When did initial-origin words (PRONOUNCED AS WORDS) start happening?
Someone was just asking if there were words like lol formed, before, the txtmsg era.
Of course there were - for example "laser".
However .. in fact what was the earliest example of this in English?
Words pronounced as full words - but which started as initials or the initial parts of a series of words.
What is the earliest example of a word like "radar"?
Is there anything like "laser" (laser: 1960) before, let's say, the electric era? Just a wild guess -- did this fad perhaps start with WW2?
So where and when did this begin in English, and what is the earliest example?
Note -- here's a somewhat related question, but the information there is utterly useless. It's astounding that people can't grasp the difference between laser or lol, and, CIA or INRI.
See: Wikipedia for a good discourse on the historical use of acronyms. I knew the Catholic church used the acronym INRI on top of the crucifix for at least 500 to 600 years. A qoute from the Wikipedia article: "Acronyms were used in Rome before the Christian era. For example, the official name for the Roman Empire, and the Republic before it, was abbreviated as SPQR (Senatus Populusque Romanus). "

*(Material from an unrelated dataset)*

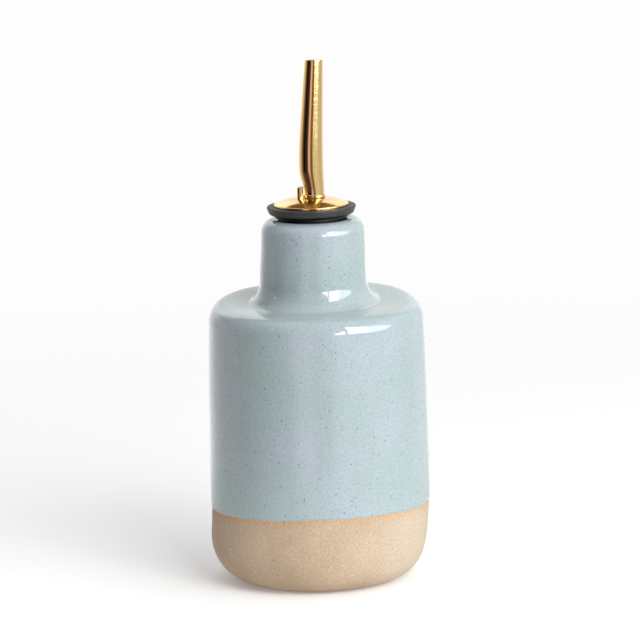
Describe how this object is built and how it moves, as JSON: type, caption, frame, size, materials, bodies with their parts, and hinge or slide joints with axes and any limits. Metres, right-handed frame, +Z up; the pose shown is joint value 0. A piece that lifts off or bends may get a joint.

An acronym is an abbreviation (or intialism) that's pronounced as a word. They're a relatively modern invention; there are a few earlier examples, but their use really took off during WWII.
INRI?
INRI may be old, but when was INRI introduced into the English language? What evidence is there for people pronouncing it as "inree" in the English language?
WWI
In Douglas Harper's rebuke, '"shit" is not an acronym', he writes that acronyms are very modern inventions. They were found in World War I, but still weren't the preferred way of abbreviation. Their use really took off and became common during World War II, and really accelerated during the cold war and US space programme.
He also notes the use of acrostics, a poem or puzzle such as cabal, where the first initial of an existing word is made of other significant words. However, Harper argues this wordplay had been around for centuries and they aren't really acronyms: the root word already existed and no-one was pretending the initials were the source.

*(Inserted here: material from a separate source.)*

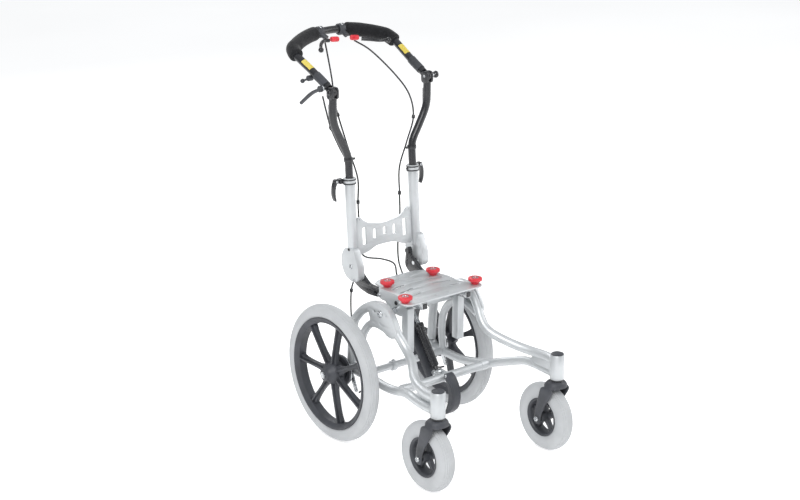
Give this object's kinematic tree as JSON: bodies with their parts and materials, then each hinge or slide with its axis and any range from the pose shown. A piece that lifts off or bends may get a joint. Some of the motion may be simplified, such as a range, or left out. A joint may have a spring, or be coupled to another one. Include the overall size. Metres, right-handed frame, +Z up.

Read the interesting article for more, here's a brief snippet:
Acronyms didn't becom a common method of word formation in English until World War II. The word acronym itself wasn't coined until 1943. The lack of a need for such a word suggests the degree to which acronyms previously were not a part of daily life. Their use accelerated with the U.S. space program and the Cold War, and by the time a "Dictionary of Acronyms, Initialisms and Abbreviations" was published in 1960 it had 12,000 entries.
...
So acronyms in English are on the whole a 20th century phenomenon. Among those with pre-1900 origins are A.D. and B.C. (both Latin) and P.D.Q. (1870s). The word OK (c.1839) is another rare exception (if the most accepted theory of its origins is the right one), as is n.g. for "no good" (1838). And note how these initialisms, even after more than 170 years, are still "felt" as abbreviations, pronounced as distinct letters, and require no elaborate Internet stories.
POTUS & SCOTUS
There are at least a couple of acronyms pronounced as words which predate World War I: POTUS (President of the United States) and SCOTUS (Supreme Court of the United States), from the Phillips Code used "for the rapid transmission of press reports by telegraph", are from 1895 and perhaps 1879. I'd guess that they weren't originally pronounced as words, but they are now.